When AI Content Becomes Entertainment
The difference is craft. Real AI entertainment uses the same tools but applies them with intention:
- Serialized storytelling. AI slop is standalone. AI entertainment builds a world across multiple episodes with ongoing character arcs and plot development.
- Character consistency. Slop uses whatever the AI generates. Entertainment maintains the same characters, the same visual style, the same universe across every frame.
- Audience connection. Slop farms passive views. Entertainment builds a community that comments, votes, debates, and genuinely cares about what happens next.
- Creative vision. Behind every good AI show is a creator with a specific vision, making deliberate choices about story, pacing, tone, and design. The AI is the tool, not the author.
The Fruit Love Island Example
We have been honest about this before — by the strictest definition, Fruit Love Island is AI-generated content. But it is also a full microdrama series with 22 episodes, 15 distinct characters, ongoing storylines, fan voting that shapes the plot, and an audience that has collectively watched over 92 million times.
People are not watching because the algorithm tricked them. They are watching because they want to know if Strawberrina and Bananito stay together, whether the Casa Amor newcomers will cause a breakup, and who gets eliminated next. That is entertainment, regardless of how the visuals were produced.
Why the Distinction Matters for Creators
If you are thinking about creating AI content, understanding this distinction is critical. Platforms are actively cracking down on AI slop — TikTok has already started labeling low-quality AI content.
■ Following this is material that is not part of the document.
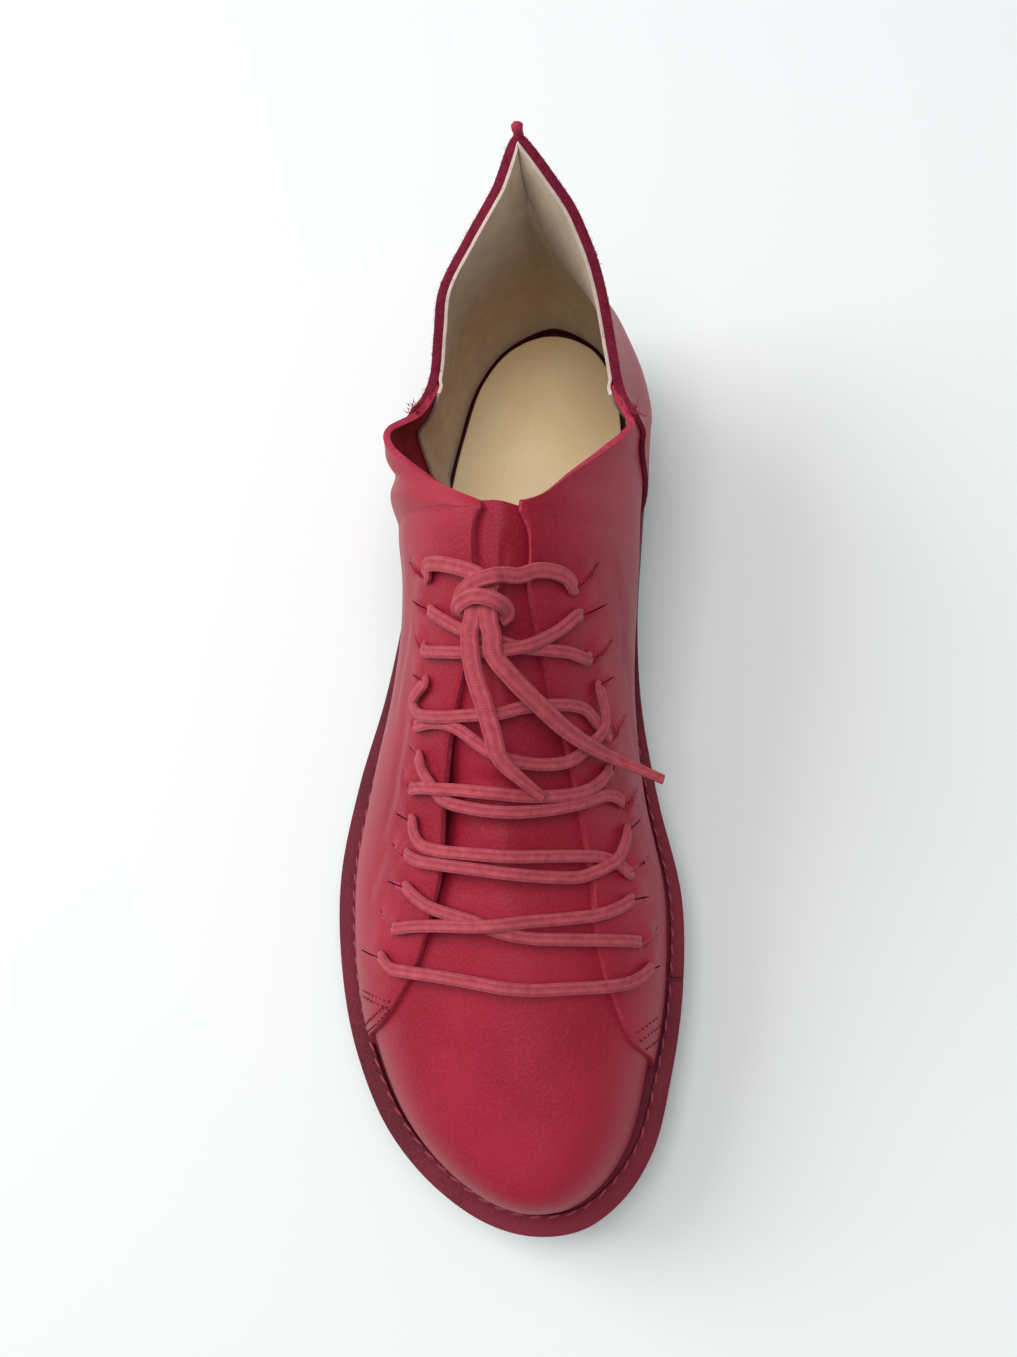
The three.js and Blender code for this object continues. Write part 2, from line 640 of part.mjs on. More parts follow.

The creators who survive the crackdown will be the ones making content that people actually want to watch, not content that games the algorithm.
The bar for AI entertainment is not that high. You need a story, consistent characters, and the willingness to iterate on your craft. The tools are accessible to anyone — our free tutorial covers the full production workflow. What separates entertainment from slop is not the budget or the technology. It is whether you actually care about what you are making.
The Future Is Earned, Not Generated
AI slop will continue to flood every platform. That is inevitable. But audiences are getting better at filtering it out, and platforms are getting better at downranking it. The AI content that survives long-term will be the content that earns its audience through genuine storytelling and community building. The tools are just the beginning — what you do with them is what matters.